Assuming that Hitler and his Nazis never rise to power is a common game. Yes, Hitler harnessed a unique blend of charisma and violence to get what he wanted, but the frustrations with democratic rule were something which grew even without his influence. Even during the infamous 1932 vote which gained Hitler the Chancellorship, several other political parties--including the Zentrum and the DNVP--were distrustful of democracy and craving a change in the system. This sympathy for non-democratic rule could have been harnessed by any capable politician, of which there were many.
I am currently working on a story idea wherein Hitler dies in the Beer Putsch and the Nazi Party never rises to prominence, but despite this the democracy comes under attack by far-right forces who seek to dismantle democracy, albeit to return to what existed before rather than creating a new form of despotism like National Socialism.
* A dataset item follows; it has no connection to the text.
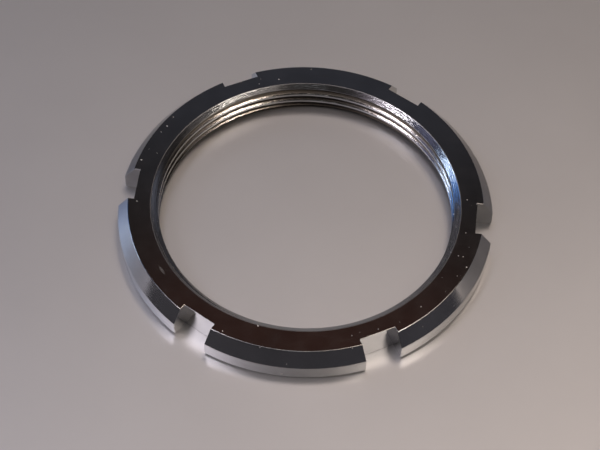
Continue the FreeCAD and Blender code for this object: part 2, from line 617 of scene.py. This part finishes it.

As such, I am looking for opinions on what people think the most likely result of such an attack would be. Would they succeed? Would they just inspire another, more capable group? Or would the people be unwilling to accept such a change and revolt?
The NSDAP achieved something which had been deemed impossible in German politics for several decades - a unification of the German right. Before and especially after 1918, everyone kept talking about how the right, constantly run over by the reformist and democratic forces, will be eaten alive unless it unites and presents a common platform - this was why the DNVP was founded in 1918 in the first place - but nobody succeeded.
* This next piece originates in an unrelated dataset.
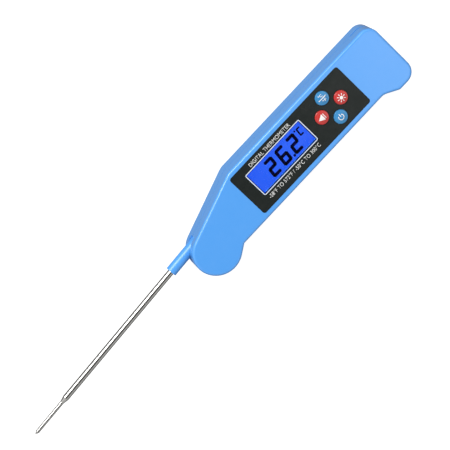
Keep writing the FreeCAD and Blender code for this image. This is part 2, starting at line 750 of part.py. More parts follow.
def battery():
    """Coin cell with a stepped rim, and the two contacts that come down from the board."""
    can = cylinder("cell_can", "cell_radius", "cell_height - 0.5", "cell_x", "cell_middle",
                   "cell_bottom")
    lid = cylinder("cell_lid", "cell_radius - 1.6", "cell_height", "cell_x", "cell_middle",
                   "cell_bottom")
    node("coin_cell", fuse("coin_cell", can, lid))
    post = box("plus_leg", "contact_thickness", "contact_width",
               "board_bottom - lug_top - running_gap", "cell_x + cell_radius + 0.1",
               "cell_middle - contact_width / 2", "lug_top + running_gap")
    foot = box("plus_foot", "3", "contact_width", "contact_thickness",
               "cell_x + cell_radius + 0.1", "cell_middle - contact_width / 2",
               "board_bottom - contact_thickness")
    node("contact_plus", fuse("contact_plus", post, foot))
    body = new_body("minus_body")
    sketch = sketch_in(body, "XZ_Plane", "minus_sketch")
    high = "board_bottom"
    low = "cell_top + 0.05"
    thick = "contact_thickness"
    polygon(sketch, [
        ("cell_x - 8", high), ("cell_x - 8", f"{high} - {thick}"),
        ("cell_x - 5.2", f"{high} - {thick}"), ("cell_x - 1.6", low), ("cell_x + 1.6", low),
        ("cell_x + 2.6", f"{low} + 1"), ("cell_x + 2.2", f"{low} + 1.2"),
        ("cell_x + 1.4", f"{low} + {thick}"), ("cell_x - 1.4", f"{low} + {thick}"),
        ("cell_x - 5", high),
    ])
    pad(body, sketch, "contact_width", midplane=True)
    node("contact_minus", place(body, y="cell_middle"))


def screw(name, spot, shank, head, length, head_low):
    """One cross-head screw, its head at the bottom."""
    x, y = spot
    cap = cylinder(name + "_head", f"{head} / 2", "head_height", x, y, head_low)
    stem = cylinder(name + "_shank", f"{shank} / 2", f"{length} + head_height", x, y, head_low)
    slots = []
    for turn, (long, wide) in enumerate(((f"{head} * 0.6", "0.6"), ("0.6", f"{head} * 0.6"))):
        slots.append(box(f"{name}_cross_{turn}", long, wide, "1.2", f"{x} - ({long}) / 2",
                         f"{y} - ({wide}) / 2", f"{head_low} - 0.4"))
    return cut(name, fuse(name + "_blank", cap, stem), *slots)


def screws():
    case = [screw("case_screw_" + name, spot, "case_screw", "case_screw_head",
                  "case_screw_length", "screw_head_bottom")
            for name, spot in CASE_SCREWS.items()]
    node("case_screws", group("case_screws", *case))
    board = [screw("board_screw_" + name, spot, "board_screw", "board_screw_head",
                   "board_screw_length", "board_bottom - head_height")
             for name, spot in BOARD_SCREWS.items()]
    node("board_screws", group("board_screws", *board))


def pivot():
    """Steel pin through the hub, and the spring washer that gives the hinge its drag."""
    body = new_body("pin_body")
    sketch = sketch_in(body, "XZ_Plane", "pin_sketch")
    low = "wall + 0.1"
    high = "front_inside - 0.1"
    polygon(sketch, [
        ("0", low), ("pivot_radius - 0.4", low), ("pivot_radius", f"{low} + 0.4"),
        ("pivot_radius", f"{high} - 0.4"), ("pivot_radius - 0.4", high), ("0", high),
    ])
    revolve(body, sketch, "Z_Axis")
    node("pivot_pin", place(body))
    washer_low = "middle + hub_thickness / 2 + face_gap / 2"
    disc = cylinder("washer_disc", "boss_radius - 0.3", "washer_thickness", z=washer_low)
    eye = cylinder("washer_eye", "pivot_radius + 0.15", "2 * washer_thickness",
                   z=f"{washer_low} - washer_thickness / 2")
    node("friction_washer", cut("friction_washer", disc, eye))


def set_on_probe(thing):
    """Turn a probe piece, modelled along +X, to the probe's open position beside the pivot."""
    angle = size("probe_open_angle")
    side = math.radians(angle - 90)
    offset = size("probe_offset")
    base = Vector(offset * math.cos(side), offset * math.sin(side), size("middle"))
    thing.Placement = FreeCAD.Placement(base, Rotation(Vector(0, 0, 1), angle))
    return thing


def probe_hub():
    """Hub disc round the pivot, and the round stem that holds the tube beside it."""
    disc = cylinder("hub_disc", "hub_radius", "hub_thickness", 0, "probe_offset",
                    "-hub_thickness / 2")
    stem = rod("stem", "stem_radius", "stem_length")
    bore = cylinder("hub_bore", "pivot_radius + pivot_gap", "2 * hub_thickness", 0, "probe_offset",
                    "-hub_thickness")
    socket = rod("tube_bore", "crimp_radius + tube_gap", "tube_socket + 1", "stem_length - tube_socket")
    seat = rod("seal_bore", "crimp_radius + seal_width", "seal_depth + 1",
               "stem_length - seal_depth")
    way = rod("wire_way", "crimp_radius - tube_wall", "stem_length", "2")
    exit_hole = cylinder("wire_exit", "crimp_radius - tube_wall", "hub_thickness", "3", 0, 0)
    hub = cut("probe_hub", fuse("hub_blank", disc, stem), bore, socket, seat, way, exit_hole)
    node("probe_hub", set_on_probe(hub))


def probe_tube():
    """Steel tube, crimped where the stem holds it, drawn down to a neck and closed in a cone."""
    body = new_body("tube_body")
    sketch = sketch_in(body, "XY_Plane", "tube_sketch")
    polygon(sketch, [
        ("stem_length - tube_socket", "crimp_radius - tube_wall"),
        ("stem_length - tube_socket", "crimp_radius"),
        ("stem_length", "crimp_radius"),
        ("stem_length", "tube_radius"),
        ("taper_start", "tube_radius"),
        ("neck_start", "neck_radius"),
        ("probe_length - point_length", "neck_radius"),
        ("probe_length", "0"),
        ("probe_length - point_length", "0"),
        ("probe_length - point_length - 0.4", "neck_radius - tube_wall"),
        ("neck_start", "neck_radius - tube_wall"),
        ("taper_start", "tube_radius - tube_wall"),
        ("stem_length + tube_wall", "tube_radius - tube_wall"),
        ("stem_length + tube_wall", "crimp_radius - tube_wall"),
    ])
    revolve(body, sketch)
    node("probe_tube", set_on_probe(body))


def sensor():
    """Sensor bead in the tip, its two wires in the tube, and the seal at the stem's mouth."""
    bead_start = "probe_length - point_length - 1.2 - bead_length"
    shank = rod("bead_shank", "neck_radius - tube_wall - 0.1", "bead_length", bead_start)
    nose = doc.addObject("Part::Sphere", "bead_nose")
    bind(nose, Radius="neck_radius - tube_wall - 0.1")
    place(nose, f"{bead_start} + bead_length")
    node("sensor_bead", set_on_probe(fuse("sensor_bead", shank, nose)))
    wires = [rod(f"sensor_wire_{name}", "wire_diameter / 2", f"{bead_start} - 3", "3",
                 f"{side} * wire_diameter") for name, side in (("red", 1), ("black", -1))]
    node("sensor_wires", set_on_probe(group("sensor_wires", *wires)))
    ring = rod("seal_ring", "crimp_radius + seal_width - tube_gap", "seal_depth",
               "stem_length - seal_depth")
    eye = rod("seal_eye", "crimp_radius + tube_gap", "2 * seal_depth", "stem_length - 1.5 * seal_depth")
    node("stem_seal", set_on_probe(cut("stem_seal", ring, eye)))


def bent_wire(points, bend, radius):
    """A round wire along straight runs joined by tangent arcs."""
    edges = []
    at = points[0]
    for before, corner, after in zip(points, points[1:], points[2:]):
        come = (corner - before).normalize()
        leave = (after - corner).normalize()
        half = come.getAngle(leave) / 2
        start = corner - come * (bend * math.tan(half))
        end = corner + leave * (bend * math.tan(half))
        inward = (leave - come).normalize()
        middle = corner + inward * (bend / math.cos(half) - bend)
        edges.append(Part.LineSegment(at, start).toShape())
        edges.append(Part.Arc(start, middle, end).toShape())
        at = end
    edges.append(Part.LineSegment(at, points[-1]).toShape())
    path = Part.Wire(edges)
    section = Part.Circle(points[0], points[1] - points[0], radius).toShape()
    return path.makePipeShell([Part.Wire([section])], True, True)


def board_leads():
    """Two insulated leads from above the hub, through the casing's lead door, to the board."""
    radius = 0.45
    deck = size("middle") + size("hub_thickness") / 2 + 3 * radius
    plug = size("board_top") + 1.5 * radius
    start = size("board_start")
    leads = []
    for side in (-1, 1):
        row = size("panel_middle") - 3.35 + side * 0.8
        points = [
            Vector(size("boss_radius") + 1.2, row - 1.5, deck),
            Vector(size("cavity_start") - 4, row, deck),
            Vector(start - 6, row + 1, deck),
            Vector(start - 2.5, row + 1, plug),
            Vector(start + 0.9, row + 1, plug),
        ]
        leads.append(bent_wire(points, 2.0, radius))
    thing = doc.addObject("Part::Feature", "board_leads")
    thing.Shape = Part.makeCompound(leads)
    node("board_leads", thing)


def build():
    outline = casing_outline()
    block = rounded_block(outline)
    hollow = casing_hollow(outline)
    front_shell(block, hollow)
    rear_shell(block, hollow)
    display_panel()
    display_stack()
    circuit_board(outline)
    buttons()
    switches()
    battery()
    battery_door()
    screws()
    pivot()
    probe_hub()
    probe_tube()
    sensor()
    board_leads()


def check():
    """Refuse a failed feature, a null shape or an invalid one."""
    for thing in doc.Objects:
        if {"Invalid", "Error"} & set(thing.State):
            raise SystemExit(f"{thing.Label} failed: {thing.State}")
    for thing in nodes:
        if thing.Shape.isNull() or not thing.Shape.isValid() or not thing.Shape.Solids:
            raise SystemExit(f"{thing.Label} has no valid solid")


def export():
    os.makedirs("parts", exist_ok=True)
    for thing in nodes:
        thing.Shape.exportStep(os.path.join("parts", thing.Label + ".step"))
        print(f"{thing.Label}: {len(thing.Shape.Solids)} solids, {thing.Shape.Volume:.1f} mm3")


dims = fill_sheet()
build()
doc.recompute()
check()
export()
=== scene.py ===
"""Looks of the folding probe thermometer: finishes, printed legends, display digits and caps."""

import math

import bpy
from mathutils import Matrix, Vector


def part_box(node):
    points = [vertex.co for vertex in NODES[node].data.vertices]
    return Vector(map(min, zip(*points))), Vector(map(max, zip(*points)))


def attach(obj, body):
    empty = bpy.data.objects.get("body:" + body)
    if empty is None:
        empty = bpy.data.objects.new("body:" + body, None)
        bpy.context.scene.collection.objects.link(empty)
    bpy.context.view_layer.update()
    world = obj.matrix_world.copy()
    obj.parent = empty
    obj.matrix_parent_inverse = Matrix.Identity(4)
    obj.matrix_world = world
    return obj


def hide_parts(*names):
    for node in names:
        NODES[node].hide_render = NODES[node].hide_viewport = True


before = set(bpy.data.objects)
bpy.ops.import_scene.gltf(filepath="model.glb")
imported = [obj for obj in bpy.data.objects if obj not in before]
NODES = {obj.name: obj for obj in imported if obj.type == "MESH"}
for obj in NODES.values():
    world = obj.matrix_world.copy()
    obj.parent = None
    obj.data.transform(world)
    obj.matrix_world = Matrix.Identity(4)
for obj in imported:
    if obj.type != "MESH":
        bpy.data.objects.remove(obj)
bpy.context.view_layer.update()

MM = 0.001

# Display figures. Places are from the window's lower left corner, and sizes are in millimetres.
DIGIT_HEIGHT = 10.2
DIGIT_WIDTH = 5.9
SEGMENT = 1.75
DIGIT_SLANT = math.radians(6.5)
DIGIT_BASE = 2.1
DIGIT_STARTS = {"2": (9.95, 26.35), "6": (18.1,)}
POINT_AT = (25.7, 2.75)
POINT_RADIUS = 0.72
UNIT_AT = (34.9, 7.4)
UNIT_WIDTH = 2.7
UNIT_HEIGHT = 4.7
UNIT_STROKE = 0.85
DEGREE_FROM_UNIT = (-0.55, 4.35)
DEGREE_RADIUS = 0.5
INK_DEPTH = 0.06
INK_LIFT = 0.02

# How far a segment runs into its neighbours, as a share of its width.
SEGMENT_OVERLAP = 0.72

# The printed border on the pane, and the dark mask inside it, in millimetres.
BORDER_WIDTH = 0.44
BORDER_CORNER = 0.9
MASK_WIDTH = 0.25
MASK_CORNER = 0.3
PRINT_DEPTH = 0.04
PRINT_LIFT = 0.005

# Panel legends, in millimetres. Each line's middle is given from the window's left edge, and from
# its upper edge for the title or its lower edge for the range.
LEGEND_SIZE = 3.1
TITLE_AT = (20.3, 1.95)
TITLE_WIDTH = 29.6
RANGE_AT = (20.0, -2.3)
RANGE_WIDTH = 37.8

# How much bolder or finer the strokes of print are drawn, as a share of the letter size.
LEGEND_WEIGHT = -0.004
ICON_WEIGHT = 0.02

# Button caps, in millimetres: the flange that lies inside the panel, then how far each higher ring
# lies inside the straight wall and below the crown. The dome closes at CROWN_RADIUS, and
# CROWN_ROOM is left over it for the print.
FLANGE_LIP = 0.8
FLANGE_THICKNESS = 0.7
CAP_RINGS = ((0.0, 1.02), (0.08, 0.86), (0.26, 0.72), (0.52, 0.66), (0.72, 0.67), (0.86, 0.61),
             (1.25, 0.42), (1.85, 0.22), (2.6, 0.07), (3.2, 0.02))
CROWN_RADIUS = 0.01
CROWN_ROOM = 0.05
SHOULDER_ANGLE = 38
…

You had several different currents which seemed entirely incompatible with one another. The traditional elitist Prussian Protestant constituency that was the backbone of the DkP before 1918; the interests of far-right Ruhr coal and steel business which pursued a platform of unabashed colonial expansionism and hardline free market policies and were represented by Hugenberg; the populist, "Bonapartist" national revolutionaries that were born out of the Navy League and sought to downplay sectarian differences in favor of an all-national militaristic dictatorship; the highly conservative and often Ultramontanist right-wing Catholic leadership that took control of Zentrum in the late 1920s; reactionary regionalists who despised all attempts at state centralization as seen in Bavaria and partially in Hanover; revanchist officers who were inspired by modern ideas of total war and wished for a militarized totalitarian dictatorship; modern extremists who arose from the radicalized middle class and despised the old aristocracy while also wishing for an authoritarian nationalist regime; former socialists turned to the nationalist camp for one reason or another; all forms of racialized nationalism and esotericism, so on and so forth.
The NSDAP was important because it was the first which managed to unite almost all of these (not the regionalists, of course) and was also the first right-wing political party which managed to transcend the class and religious barrier. That's something you never saw in the DNVP, which never managed to gather any significant support among Catholics, or the workers, or the urban electorate in general.
What I'm getting at is that without the NSDAP, the right
probably can't win. It will be consumed by its own differences and conflicts and would have probably ultimately floundered. The DNVP, for example, detonated itself into several groups by 1930, well before the Nazis rose to become the strongest party and could siphon their support into the brown mass that eventually overtook Germany. Papen was a failure who couldn't hold a government together. Schleicher was a failure who couldn't hold a government together.
A military putsch is possible, but it also runs into the issue of who they would support. Schleicher wasn't much of a putschist, though to be fair he is so much of a "question mark with epaulettes" that people kinda guess what his actual goal was to this day.